Kaotik · Aug 19, 2016

xEx said:
Not really. the 775 socket last many years and when Intel wanted to change board every year users claim and Intel changed its mind and we can last some years with the same socket. nevertheless the thing is: Why would I instead of getting an 4790k would like to spend much more money into getting a new Mobo, RAM and CPU? IDK how many years 1151 will last but I'm sure Intel wont be changing it anytime soon ether. Even if you come from an semi-old Intel platform you could still reuse your old DDR3 RAM if you want to move to 1150 and have a very big after market CPUs on Ebay.

I'm not talking about AMD shouldn't use the new tech in ZEN Im talking about that they are fighting against Intel Brand and they need to give a very good reason to ppl buy their platform and if they offer same performance on same or higher price than Intel then I dont think they could have any real success.

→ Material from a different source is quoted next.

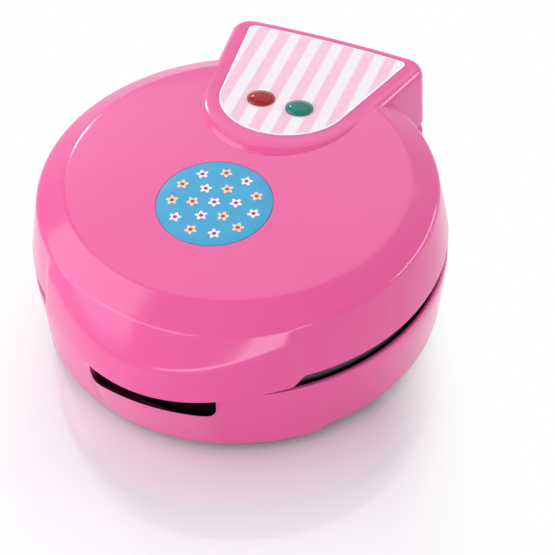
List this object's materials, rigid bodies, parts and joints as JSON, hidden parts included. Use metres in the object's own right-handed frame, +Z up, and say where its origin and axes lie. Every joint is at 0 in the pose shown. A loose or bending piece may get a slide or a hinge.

Socket 775 was an exception to the rule, ever since Intel has changed sockets every 2nd CPU generation, if not every generation.

pTmdfx · Aug 19, 2016

Gubbi said:
Raven Ridge is the most interesting from a business POV, IMHO. If they can get 4 well performing CPU cores and XB1 level graphics into a 15W power envelope they'll carve out a chunk of Intel's high margin mobile business.

Cheers

Only if they can somehow force OEMs to use dual-channel memory, even at the slowest speed...

LPDDR4 would be a nice bet too.

Sent from my iPhone using Tapatalk

xEx · Aug 19, 2016

Alexko said:
Well, an AMD CPU with the same IPC as Broadwell-E when running Blender. I don't want to be a party-pooper, and I want to believe more than Fox Mulder, but my experience with AMD has made me careful, to say the least.

I completely understand you but this looks better than all of AMD comparatives in the past few years.

Alexko · Aug 19, 2016

xEx said:
I completely understand you but this looks better than all of AMD comparatives in the past few years.

Undoubtedly, and I hope it's representative of Zen's overall performance, I'm just skeptical that it is.

Raqia · Aug 19, 2016

I think performance looks great, but what's uncertain is the quality of the southbridge and its drivers. Hopefully the enthusiast launch won't be seen a debugging expedition for the enterprise launch.

eastmen · Aug 19, 2016

Alexko said:
Well, an AMD CPU with the same IPC as Broadwell-E when running Blender. I don't want to be a party-pooper, and I want to believe more than Fox Mulder, but my experience with AMD has made me careful, to say the least.

What about before the core line ? Intel was a mess failing to deliever for years but AMD was right on track. We could see AMD get on track again.

For me , I don't need an intergrated gpu on my gaming pc. So the fact that intel wastes space with that instead of adding more cpu cores is a reason that AMD may get my money. If its similar single thread performance (even 10% or so difference) but I get twice the physical cores at the same price or less .... Yes please .

On mobile intel's gpus suck so again if I get 10% single thread performance and the same or more cores + a better gpu then yes please.

A surface pro with a quad core zen and a gpu capable of playing the latest games at 720p + ... yes please !

Alexko · Aug 19, 2016

eastmen said:
What about before the core line ? Intel was a mess failing to deliever for years but AMD was right on track. We could see AMD get on track again.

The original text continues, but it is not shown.